* Start *

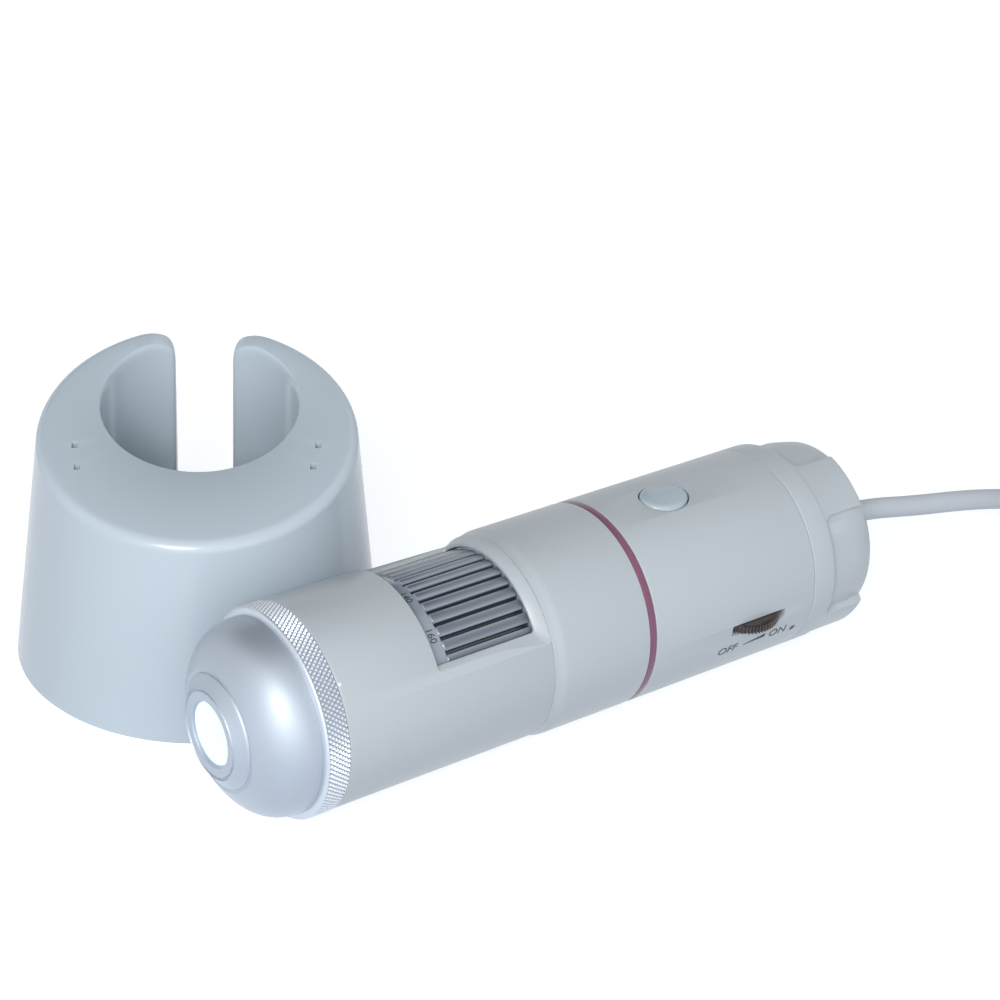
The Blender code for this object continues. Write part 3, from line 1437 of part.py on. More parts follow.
def build_plug(materials, table, cord_end, heading):
    hub = make_empty("plug_axis", cord_end, table, math.degrees(heading))
    start = CLEARANCE
    neck_end = start + GRIP_NECK_LENGTH
    end = start + GRIP_LENGTH
    sections = (
        (start, GRIP_NECK_WIDTH, GRIP_NECK_WIDTH),
        (neck_end - GRIP_NECK_LENGTH / 2, GRIP_NECK_WIDTH, GRIP_NECK_WIDTH),
        (neck_end, GRIP_WIDTH - GRIP_CORNER, GRIP_HEIGHT - GRIP_CORNER / 2),
        (neck_end + GRIP_CORNER, GRIP_WIDTH, GRIP_HEIGHT),
        (end - GRIP_CORNER / 2, GRIP_WIDTH, GRIP_HEIGHT),
        (end, GRIP_WIDTH - GRIP_CORNER, GRIP_HEIGHT - GRIP_CORNER),
    )
    loops = []
    for station, width, height in sections:
        outline = rounded_rectangle(width, height, GRIP_CORNER, 3)
        loops.append([(station, point.x, point.y) for point in outline])
    grip = finish_object("usb_plug_grip", stacked(loops), materials["cord"], hub)
    for side in (-1, 1):
        for i in range(GRIP_FLUTES):
            place = neck_end + GRIP_CORNER + GRIP_FLUTE_PITCH * (i + 1)
            far = side * (GRIP_WIDTH / 2 + CUT_OVERRUN)
            near = side * (GRIP_WIDTH / 2 - GRIP_FLUTE_DEPTH)
            flute = box(
                (place, min(near, far), -GRIP_HEIGHT),
                (place + GRIP_FLUTE_WIDTH, max(near, far), GRIP_HEIGHT),
            )
            cut(grip, finish_object(f"flute_tool_{side}_{i}", flute, None, hub))

    shell_start = end + CLEARANCE
    shell_end = shell_start + PLUG_SHELL_LENGTH
    half_width = PLUG_SHELL_WIDTH / 2
    half_height = PLUG_SHELL_HEIGHT / 2
    low = (shell_start, -half_width, -half_height)
    high = (shell_end, half_width, half_height)
    shell = finish_object("usb_plug_shell", box(low, high), materials["steel"], hub)
    wall = PLUG_SHELL_WALL
    ceiling = half_height - wall
    mouth = box(
        (shell_start + wall, -half_width + wall, ceiling - (2 * ceiling) * PLUG_TONGUE_SHARE),
        (shell_end + CUT_OVERRUN, half_width - wall, ceiling),
    )
    cut(shell, finish_object("plug_mouth_tool", mouth, None, hub))
    for side in (-1, 1):
        y = side * PLUG_WINDOW_SPACING / 2
        half = PLUG_WINDOW_SIZE / 2
        x = shell_start + PLUG_WINDOW_STATION
        window = box((x - half, y - half, ceiling - wall), (x + half, y + half, half_height + CUT_OVERRUN))
        cut(shell, finish_object(f"plug_window_tool_{side}", window, None, hub))


# Materials and assembly

def make_materials():
    return {
        "grey": make_material("blue_grey_plastic", (0.46, 0.52, 0.56), 0.32),
        "stand": make_material("stand_plastic", (0.50, 0.57, 0.62), 0.28),
        "silver": make_material("satin_silver", (0.55, 0.60, 0.64), 0.35, 0.6),
        "ring": make_material("knurled_silver", (0.66, 0.70, 0.74), 0.30, 0.7),
        "mauve": make_material("mauve_plastic", (0.25, 0.10, 0.18), 0.35),
        "wheel": make_material("wheel_plastic", (0.30, 0.36, 0.40), 0.25),
        "lit": make_material("lit_window", (0.85, 0.93, 1.00), 0.30),
        "board": make_material("circuit_board", (0.02, 0.16, 0.08), 0.50),
        "dark": make_material("dark_plastic", (0.06, 0.06, 0.07), 0.50),
        "black": make_material("black_plastic", (0.015, 0.013, 0.013), 0.45),
        "brass": make_material("brass", (0.60, 0.45, 0.20), 0.30, 1.0),
        "glass": make_material("lens_glass", (0.80, 0.90, 0.95), 0.05, 0.0, 0.4),
        "copper": make_material("ribbon", (0.55, 0.28, 0.10), 0.45),
        "cord": make_material("cord_plastic", (0.62, 0.66, 0.70), 0.45),
        "steel": make_material("plug_steel", (0.62, 0.63, 0.65), 0.28, 1.0),
    }


def build():
    clear_scene()
    materials = make_materials()
    table = make_empty("table", (-origin_x, -origin_y, 0.0))
    barrel = make_empty("barrel_axis", (0.0, 0.0, BODY_RADIUS), table, 0.0, BARREL_ROLL)
    stand = make_empty("stand_axis", (STAND_STATION, stand_distance, 0.0), table, STAND_TURN)
    build_nose(materials, barrel)
    build_light_board(materials, barrel)
    build_front_barrel(materials, barrel)
    build_middle_barrel(materials, barrel)
    build_rear_barrel(materials, barrel)
    build_rear_cap(materials, barrel)
    build_gland(materials, barrel)
    build_focus_wheel(materials, barrel)
    build_guide_tube(materials, barrel)
    build_lens_carriage(materials, barrel)
    build_sensor(materials, barrel)
    build_board(materials, barrel)
    build_switch_and_pot(materials, barrel)
    build_button(materials, barrel)
    build_dial(materials, barrel)
    build_stand(materials, stand)
    build_lead(materials, table)


build()
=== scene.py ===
# %% [markdown]
# # A pocket microscope and its stand
#
# The object is a handheld USB microscope that lies on a table, in front of the small stand that
# holds it upright when it is used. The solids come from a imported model. They are the fixed frame,
# and every piece made here sits on them. Nothing of that frame is moved.

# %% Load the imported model
from math import asin, atan2, cos, degrees, hypot, pi, radians, sin, sqrt, tau

import bpy
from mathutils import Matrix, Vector


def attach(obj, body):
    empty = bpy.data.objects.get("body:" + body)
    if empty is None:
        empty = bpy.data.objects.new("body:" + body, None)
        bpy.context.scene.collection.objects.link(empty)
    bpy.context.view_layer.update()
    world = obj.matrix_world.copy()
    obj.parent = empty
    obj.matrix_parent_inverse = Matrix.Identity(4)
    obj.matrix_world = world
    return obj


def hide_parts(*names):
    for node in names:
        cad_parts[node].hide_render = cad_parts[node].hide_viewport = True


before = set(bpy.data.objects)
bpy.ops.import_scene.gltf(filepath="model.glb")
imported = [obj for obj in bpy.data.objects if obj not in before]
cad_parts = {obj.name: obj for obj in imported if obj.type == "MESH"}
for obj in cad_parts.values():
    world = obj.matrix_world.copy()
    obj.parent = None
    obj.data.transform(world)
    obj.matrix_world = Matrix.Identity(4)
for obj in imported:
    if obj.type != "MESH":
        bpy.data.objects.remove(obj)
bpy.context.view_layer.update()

# %% [markdown]
# ## The lines that everything follows
#
# The barrel is a round body, so most of its pieces are turned about one line. That line lies along
# X, 17.5 mm above the table. A place on the barrel is then two numbers: how far along, counted from
# the rear edge of the knurled ring, and at which angle around. The angle starts at the side that
# faces the camera and grows towards the top.

# %% Places on the barrel
MM = 0.001
QUARTER = radians(90.0)
BARREL_ORIGIN = Vector((-46.6, -28.9126, 17.5)) * MM
BARREL_ROLL = radians(5.0)
BODY_RADIUS = 17.5
FRONT_RADIUS = 17.1
BUTTON_STATION = 71.2


def on_barrel(station, angle, radius):
    """A point in the room from a station, an angle in degrees and a radius."""
    turn = radians(angle) - BARREL_ROLL
    side = Vector((station, -radius * cos(turn), radius * sin(turn)))
    return BARREL_ORIGIN + side


button_place = on_barrel(BUTTON_STATION * MM, 90.0, BODY_RADIUS * MM)
print("the button stands at", [round(v, 4) for v in button_place])

# %% [markdown]
# ## The camera
#
# The place of the camera was found by fitting the circles of the seams and the rims of the stand to
# the picture. It stands close, so the nose looks bigger than the rear cap, and it is tipped by
# about three degrees. The picture is square, so the lens in millimetres is the focal length in
# picture points, times the width of the sensor, over the width of the picture.

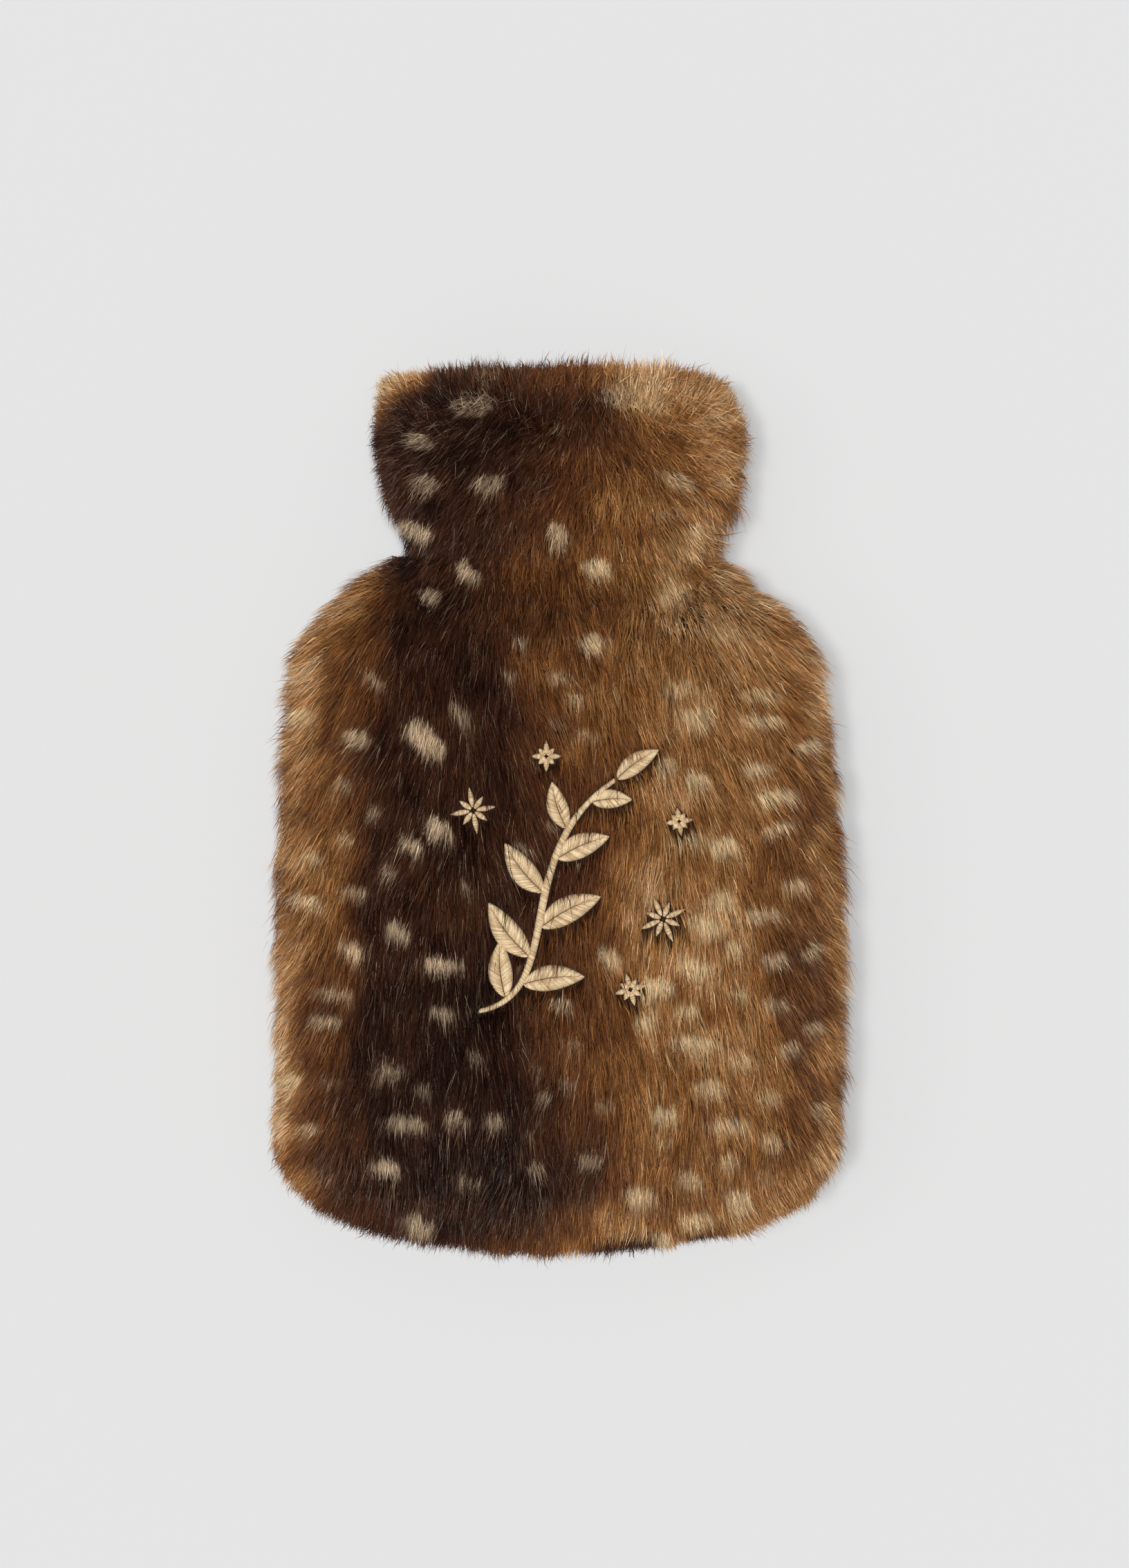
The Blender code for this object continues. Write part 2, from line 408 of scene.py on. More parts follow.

* End *

## Given task
Exactly as written, quote the lines from the one that has "build_focus_wheel(materials, barrel)" down to the one that has "bpy.data.objects.remove(obj)", and include both.

## The completed task
    build_focus_wheel(materials, barrel)
    build_guide_tube(materials, barrel)
    build_lens_carriage(materials, barrel)
    build_sensor(materials, barrel)
    build_board(materials, barrel)
    build_switch_and_pot(materials, barrel)
    build_button(materials, barrel)
    build_dial(materials, barrel)
    build_stand(materials, stand)
    build_lead(materials, table)


build()
=== scene.py ===
# %% [markdown]
# # A pocket microscope and its stand
#
# The object is a handheld USB microscope that lies on a table, in front of the small stand that
# holds it upright when it is used. The solids come from a imported model. They are the fixed frame,
# and every piece made here sits on them. Nothing of that frame is moved.

# %% Load the imported model
from math import asin, atan2, cos, degrees, hypot, pi, radians, sin, sqrt, tau

import bpy
from mathutils import Matrix, Vector


def attach(obj, body):
    empty = bpy.data.objects.get("body:" + body)
    if empty is None:
        empty = bpy.data.objects.new("body:" + body, None)
        bpy.context.scene.collection.objects.link(empty)
    bpy.context.view_layer.update()
    world = obj.matrix_world.copy()
    obj.parent = empty
    obj.matrix_parent_inverse = Matrix.Identity(4)
    obj.matrix_world = world
    return obj


def hide_parts(*names):
    for node in names:
        cad_parts[node].hide_render = cad_parts[node].hide_viewport = True


before = set(bpy.data.objects)
bpy.ops.import_scene.gltf(filepath="model.glb")
imported = [obj for obj in bpy.data.objects if obj not in before]
cad_parts = {obj.name: obj for obj in imported if obj.type == "MESH"}
for obj in cad_parts.values():
    world = obj.matrix_world.copy()
    obj.parent = None
    obj.data.transform(world)
    obj.matrix_world = Matrix.Identity(4)
for obj in imported:
    if obj.type != "MESH":
        bpy.data.objects.remove(obj)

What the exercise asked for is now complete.